■ **Exercise directions**: Repeat verbatim, and only, the lines of the data below, beginning at the line that contains "Keep writing the" and stopping after the line that contains "return piece".

Dataset entries
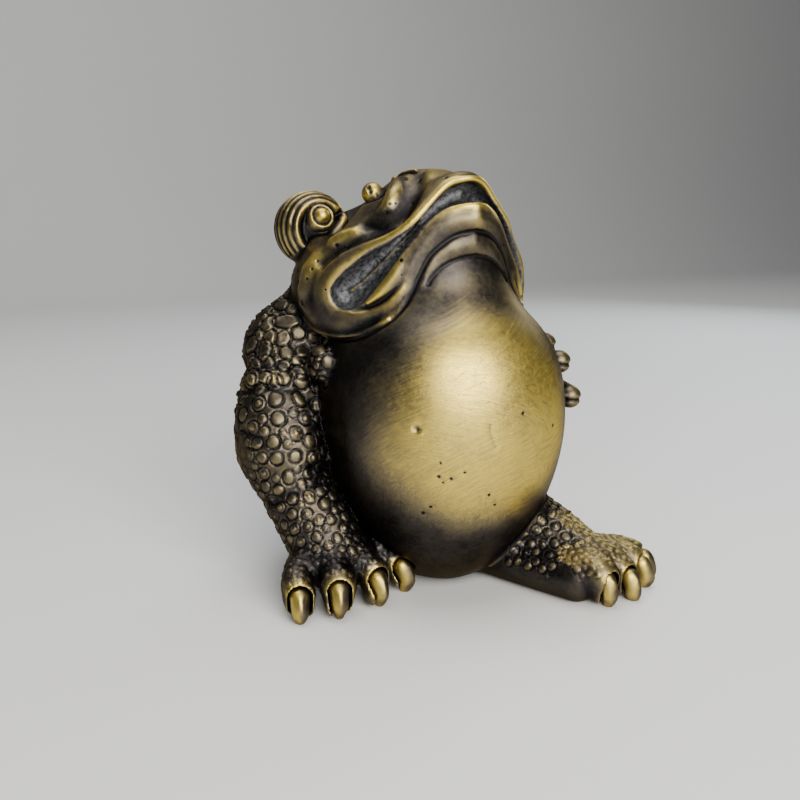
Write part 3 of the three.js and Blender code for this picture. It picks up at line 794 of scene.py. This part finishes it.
# A superellipse over turn and height, softer at the left
def bellyShine(v):
    turn = np.degrees(np.arctan2(v[:, 0], belly["behind"] - v[:, 1])) - shine["turn"]
    rise = (v[:, 2] - shine["middle"]) / shine["halfHeight"]
    turn = turn * np.where(turn < 0, 1 + shine["leftLower"] * (shine["middle"] - v[:, 2]), 1)
    square = shine["square"]
    reach = (np.abs(turn / shine["halfTurn"]) ** square + np.abs(rise) ** square) ** (1 / square)
    inside = 1 - smoothStep(reach, 0.6 - 0.3 * smoothStep(-turn, 0, 40), 1.1)
    onBelly = 1 - smoothStep(np.minimum(bellyDistance(v), 4), 1.5, 3)
    return inside * onBelly


# From 1 at the start of a fade to 0 at its end
def within(distance, start, end):
    return 1 - smoothStep(distance, start, end)


# The farther out a part is on the face, the brighter it is worn; the eye's hollow stays dark. The
# painted reflection on the neck and the painted glints in the mouth's crease are added here.
def regionShine(v, m, onHead, patch):
    front = within(v[:, 1], 18, 34)
    tone = shine["ground"] + onHead * front * (shine["face"] - shine["ground"])
    throat = smoothStep(v[:, 2], 60, 68) * (1 - onHead) * within(v[:, 1], 2, 10)
    tone = np.maximum(tone, throat * shine["throat"])
    # Painted reflection: a pale streak added to the tone on the neck beside the jowl
    rows, spread, gain = shine["paintedSheen"]
    tone = tone + gain * bell(np.maximum(toRod(m, rows) / spread, 0), 0, 1)
    for centre, radius, gain in shine["spots"]:
        tone = tone + gain * bell(np.linalg.norm(m - np.float32(centre), axis=1), 0, radius) * onHead
    for name, gain in shine["lines"]:
        tone = tone + gain * within(toRod(m, mouth[name]), 0.1, 1.1)
    pocket = np.minimum(toRod(m, mouth["pocket"]), toRod(m, mouth["depths"]))
    # Painted glints: bright dots along the crease inside the mouth, kept clear of the mouth's murk
    glintBeads = within(toRod(m, pads["mouthCrease"][0]), 0.15, 0.5)
    glintBeads = glintBeads * smoothStep(np.sin(shine["glintBeads"] * m[:, 2]), -0.4, 0.5)
    inside = within(pocket, 0.1, 0.6) * (1 - glintBeads) * (onHead > 0.5)
    tone = np.maximum(tone, shine["mouthCrease"] * glintBeads)
    local = m - eyeCentre
    far = np.linalg.norm(local, axis=1)
    lid = shine["ground"] + shine["lid"] * smoothStep(local @ gaze, -3, 3)
    tone = np.where(far < eye["radius"] + 1.4, np.where(far < eye["radius"] - 0.9, 0, lid), tone)
    ball = np.linalg.norm(local - ballOffset, axis=1) - eye["ballRadius"]
    tone = np.where(ball < 0.6, shine["ball"], tone)
    middle = ballOffset + gaze * eye["ballRadius"]
    tone = tone + shine["pupil"] * within(np.linalg.norm(local - middle, axis=1), 1.4, 2.4)
    return np.maximum(tone, patch * shine["patch"]), inside


# On the limbs the fronts and the hoods over the claws are made brighter; each claw has painted light on
# its left side and painted shade on its right
def limbShine(v, n, left, rough):
    arm = within(armDistance(v), 0.6, 1.6) * left
    leg = within(toRod(v, hindLeg), 0.6, 1.6) * smoothStep(n[:, 2], 0.2, 0.6)
    tone = shine["limbFront"] * np.maximum(arm, leg)
    tone = np.maximum(tone, shine["footTop"] * rough * smoothStep(n[:, 2], 0.3, 0.8) * (v[:, 1] < -12))
    tone = np.maximum(tone, shine["seam"] * within(toRod(v, seam), 0.1, 0.5))
    # Painted light and shade on the claws: bright where the face looks left and forward, dark on the
    # far side
    low, high = shine["claw"]
    clawPaintedLight = low + (high - low) * smoothStep(n @ np.array(shine["sides"]["claw"]), 0.15, 0.95)
    hooded = smoothStep(n @ np.array(shine["sides"]["hood"]), 0.3, 0.85)
    for digit in fingers + toes:
        tone = np.maximum(tone, shine["arch"] * hooded * within(toRod(v, digit[-2:]), 0.2, 1))
        away = toRod(v, clawRows(digit))
        tone = np.where(away < 0.8, np.where(away < 0.3, clawPaintedLight, 0), tone)
    for digit in restingFingers:
        tone = np.where(toRod(v, digit) < 0.6, shine["fingerEnd"], tone)
    return tone


# What comes within a margin of the solid's box is eased to stay inside it, exponentially
def eased(v):
    margin, gap = np.array(carving["margin"]), carving["boxGap"]
    low, high = np.array(cadLow) / share + gap, np.array(cadHigh) / share - gap
    over = np.maximum(v - high + margin, 0)
    v = np.where(over > 0, high - margin * np.exp(-over / margin), v)
    under = np.maximum(low + margin - v, 0) * [1, 1, 0]
    v = np.where(under > 0, low + margin * np.exp(-under / margin), v)
    return np.maximum(v, [-100, -100, carving["floorGap"]])


# Heights of all the marks over the skin, the crowns of warts, the pits, and the zones
def stampRelief(p, n, rng):
    zone = wartZone(p, n)
    scaly = zone & ((p[:, 2] > 51) | (p[:, 1] > 30))  # the shoulders and the back
    height, top = wartRelief(p, zone & ~scaly, warts, rng)
    rough = pebbleZone(p, n) & ~zone
    nape = napeZone(p) & ~zone
    for part, kind in ((scaly, scales), (nape, napeScales), (rough, pebbles)):
        more, crown = wartRelief(p, part, kind, rng)
        height += more
        top = np.maximum(top, shine["otherTop"] * crown)
    print("warts and pebbles")
    height += bowlRelief(p, *dents["dent"]) + bowlRelief(p, *dents["dentLip"])
    rows, radius, depth = dents["score"]
    height -= depth * bell(np.maximum(toRod(p, withRadius(rows, 0)) / radius, 0), 0, 1)
    for spot in p[rng.choice(np.flatnonzero(zone), lumps["count"])]:
        radius, depth = rng.uniform(*lumps["radius"]), rng.uniform(-1, 1) * lumps["height"]
        height += bowlRelief(p, spot, radius, depth)
    pits = np.zeros(len(p), np.float32)
    for radius, depth, places in (dents["facePits"], dents["bellyPits"]):
        for place in places:
            bowl = bowlRelief(p, place, radius * rng.uniform(0.75, 1.3), 1)
            height += depth * bowl
            pits = np.maximum(pits, -bowl)
    return height, top, pits, zone, rough, nape


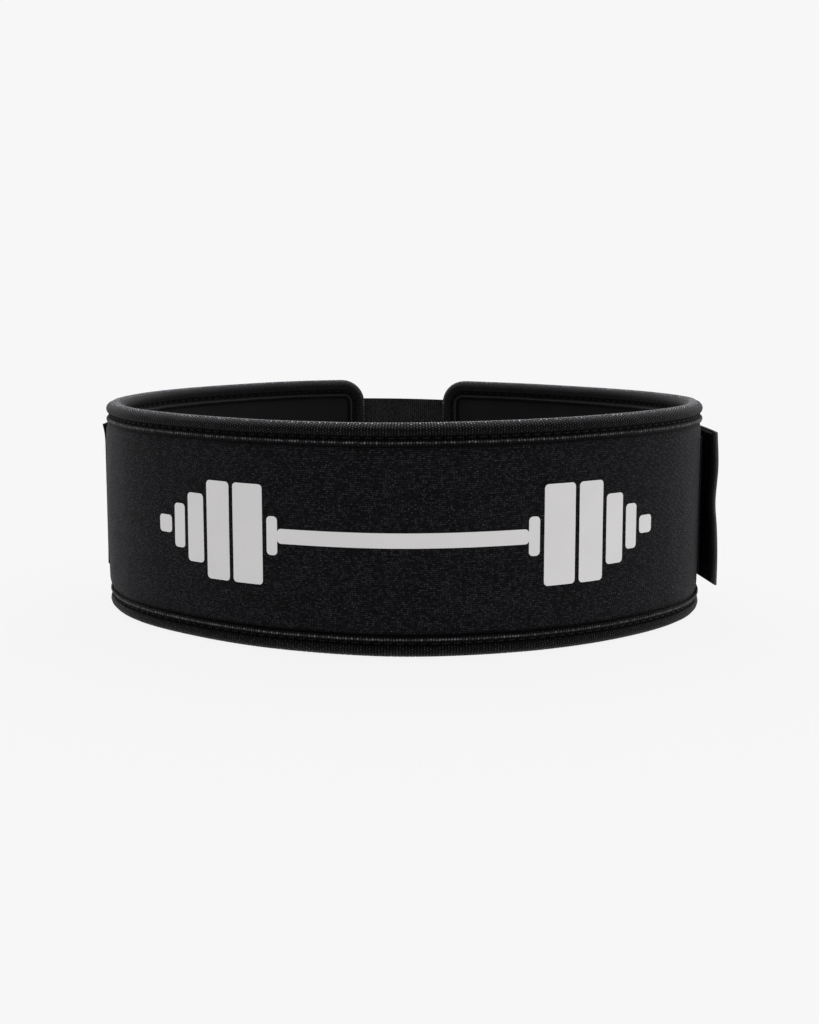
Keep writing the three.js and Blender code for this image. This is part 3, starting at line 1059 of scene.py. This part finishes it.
# A plain barbell, printed across the back panel
barbell = {
    "middle": 50.5 * mm,
    "film": 0.14 * mm,
    "proud": 0.12 * mm,
    "corner": 1.8 * mm,
    "bar": (108 * mm, 6.5 * mm),
    # from the bar outwards: width, height
    "plates": [(5, 17), (15, 44), (12.5, 44), (9.5, 31), (6.5, 20)],
    "gap": 2.1 * mm,
    "sleeve": (8 * mm, 8 * mm),
    "slice": 3 * mm,
}


def printedBlock(name, x, wide, tall):
    bpy.ops.object.select_all(action="DESELECT")
    bpy.ops.mesh.primitive_plane_add(size=1, rotation=(pi / 2, 0, 0))
    piece = added(name)
    bpy.ops.object.transform_apply(location=False, rotation=True, scale=False)
    bpy.ops.object.mode_set(mode="EDIT")
    bpy.ops.mesh.select_all(action="SELECT")
    bpy.ops.transform.resize(value=(wide, 1, tall))
    bpy.ops.transform.translate(value=(x, 0, barbell["middle"]))
    bpy.ops.mesh.bevel(offset=barbell["corner"], segments=5, affect="VERTICES")
    for axis, middle, size in (("x", x, wide), ("z", barbell["middle"], tall)):
        cuts = math.ceil(size / barbell["slice"])
        for cut in range(1, cuts):
            at = middle - size / 2 + size * cut / cuts
            bpy.ops.mesh.select_all(action="SELECT")
            bpy.ops.mesh.bisect(plane_co=(at, 0, 0) if axis == "x" else (0, 0, at),
                                plane_no=(1, 0, 0) if axis == "x" else (0, 0, 1))
    bpy.ops.object.mode_set(mode="OBJECT")
    return piece


def makePrint():
    blocks = [printedBlock("print_bar", 0, *barbell["bar"])]
    for side in (-1, 1):
        x = barbell["bar"][0] / 2
        for wide, tall in barbell["plates"]:
            blocks.append(printedBlock("print_plate", side * (x + wide * mm / 2), wide * mm, tall * mm))
            x += wide * mm + barbell["gap"]
        wide, tall = barbell["sleeve"]
        blocks.append(printedBlock("print_end", side * (x + wide / 2), wide, tall))
    bpy.ops.object.select_all(action="DESELECT")
    for block in blocks:
        block.select_set(True)
    bpy.context.view_layer.objects.active = blocks[0]
    bpy.ops.object.join()
    piece = added("back_print")
    applied(piece, "SOLIDIFY", thickness=barbell["film"], offset=1)
    flat = pointsOf(piece)
    setMap(piece, flat[:, [0, 2]])
    out = faceOut(flat[:, 0], flat[:, 2], insetOf(flat), 1)
    flat[:, 1] -= out + barbell["proud"] - barbell["film"] / 2
    setPoints(piece, flat)
    return wrapped(piece, 40)


# The belt
print("pad")
lining = simulatedLining()
padBand = makePad()
rideRoot(padBand, knitFace(), "support_pad")
lineInside(padBand, smoothLining())
print("binding")
edgeTape = makeBinding()
rideRoot(edgeTape, ribbedTape(), "edge_binding")
print("strap")
strapBand = makeStrap()
rideRoot(strapBand, ribbedWebbing(), "closure_strap")
hookStrip = makeHook()
rideRoot(hookStrip, hookPile(), "hook_tape")
loopStrip = makePanel()
rideRoot(loopStrip, loopPile(), "loop_panel")
print("stitching")
rideRoot(makeBindingStitches(), thread("binding_thread", (0.008, 0.008, 0.0085)))
rideRoot(makeStrapStitches(), thread("strap_thread", (0.075, 0.075, 0.078)))
print("print")
rideRoot(makePrint(), printedFilm())

# The studio
studio = {
    "eye": (3.22 * mm, -808.18 * mm, 168.14 * mm),  # from the loop's centre
    "pitch": 8.76,
    "focal": 1650,  # pixels, for a picture 1024 pixels high
    "frameHeight": 1024,
    "floorGlow": 0.871,
    "floorColour": 0.075,
    "floorSize": 60,
    "sky": 0.93,  # as the camera sees it
    "front": 0.45,  # as it lights the belt, from the camera's side
    "back": 1.72,  # and from behind
    "side": -0.14,  # added from either side
    "lean": 0.35,  # added from the right, taken from the left
    "lightPlace": (0, 0.35, 1.1),
    "lightTarget": (0, -0.1, 0.1),
    "lightSize": (1.4, 0.5),
    "lightPower": 14,
    "sensor": 36,
    "clip": (0.01, 60),
}


def makeCamera():
    lens = bpy.data.cameras.new("camera")
    camera = bpy.data.objects.new("camera", lens)
    bpy.context.scene.collection.objects.link(camera)
    camera.location = centre + studio["eye"]
    camera.rotation_euler = (math.radians(90 - studio["pitch"]), 0, 0)
    lens.sensor_width = studio["sensor"]
    lens.lens = lens.sensor_width * studio["focal"] / studio["frameHeight"]
    lens.clip_start, lens.clip_end = studio["clip"]
    bpy.context.scene.camera = camera


def makeFloor():
    bpy.ops.object.select_all(action="DESELECT")
    bpy.ops.mesh.primitive_plane_add(size=studio["floorSize"])
    floor = added("floor")
    finish = Shade(bpy.data.materials.new("pale_floor"))
    glow = finish.node("Emission", {}, {"Color": (1, 1, 1, 1), "Strength": studio["floorGlow"]})
    matt = finish.node("BsdfDiffuse", {}, {"Color": (studio["floorColour"],) * 3 + (1,)})
    finish.node("OutputMaterial", {}, {"Surface": finish.node("AddShader", {}, {0: glow, 1: matt})})
    floor.data.materials.append(finish.owner)


def makeLight():
    # a wide lamp above, for the belt alone
    lamp = bpy.data.lights.new("top_light", "AREA")
    lamp.shape = "RECTANGLE"
    lamp.size, lamp.size_y = studio["lightSize"]
    lamp.energy = studio["lightPower"]
    light = bpy.data.objects.new("top_light", lamp)
    bpy.context.scene.collection.objects.link(light)
    light.location = studio["lightPlace"]
    direction = np.array(studio["lightTarget"]) - np.array(studio["lightPlace"])
    light.rotation_euler = Vector(direction).to_track_quat("-Z", "Y").to_euler()
    light.visible_camera = False
    light.light_linking.receiver_collection = beltCollection


def makeSky():
    # white to the camera, while the belt is lit most from behind and from the right
    world = bpy.data.worlds.new("studio")
    shade = Shade(world)
    x, y, _ = shade.split(shade.node("TexCoord", {}, {}))
    light = studio["front"] + shade.ramp(y, -0.25, 0.9) * (studio["back"] - studio["front"])
    light = shade.math("MAXIMUM", light + x * x * (x * studio["lean"] + studio["side"]), 0.02)
    seen = shade.node("LightPath", {}, {})
    strength = seen * studio["sky"] + (1 - seen) * light
    back = shade.node("Background", {}, {"Color": (1, 1, 1, 1), "Strength": strength})
    shade.node("OutputWorld", {}, {"Surface": back})
    bpy.context.scene.world = world


print("studio")
beltCollection = bpy.data.collections.new("belt")
for piece in (padBand, edgeTape, strapBand, hookStrip, loopStrip):
    beltCollection.objects.link(piece)
makeCamera()
makeFloor()
makeSky()
makeLight()
bpy.context.scene.view_settings.view_transform = "Standard"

■ **Answer to this task**:
Keep writing the three.js and Blender code for this image. This is part 3, starting at line 1059 of scene.py. This part finishes it.
# A plain barbell, printed across the back panel
barbell = {
    "middle": 50.5 * mm,
    "film": 0.14 * mm,
    "proud": 0.12 * mm,
    "corner": 1.8 * mm,
    "bar": (108 * mm, 6.5 * mm),
    # from the bar outwards: width, height
    "plates": [(5, 17), (15, 44), (12.5, 44), (9.5, 31), (6.5, 20)],
    "gap": 2.1 * mm,
    "sleeve": (8 * mm, 8 * mm),
    "slice": 3 * mm,
}


def printedBlock(name, x, wide, tall):
    bpy.ops.object.select_all(action="DESELECT")
    bpy.ops.mesh.primitive_plane_add(size=1, rotation=(pi / 2, 0, 0))
    piece = added(name)
    bpy.ops.object.transform_apply(location=False, rotation=True, scale=False)
    bpy.ops.object.mode_set(mode="EDIT")
    bpy.ops.mesh.select_all(action="SELECT")
    bpy.ops.transform.resize(value=(wide, 1, tall))
    bpy.ops.transform.translate(value=(x, 0, barbell["middle"]))
    bpy.ops.mesh.bevel(offset=barbell["corner"], segments=5, affect="VERTICES")
    for axis, middle, size in (("x", x, wide), ("z", barbell["middle"], tall)):
        cuts = math.ceil(size / barbell["slice"])
        for cut in range(1, cuts):
            at = middle - size / 2 + size * cut / cuts
            bpy.ops.mesh.select_all(action="SELECT")
            bpy.ops.mesh.bisect(plane_co=(at, 0, 0) if axis == "x" else (0, 0, at),
                                plane_no=(1, 0, 0) if axis == "x" else (0, 0, 1))
    bpy.ops.object.mode_set(mode="OBJECT")
    return piece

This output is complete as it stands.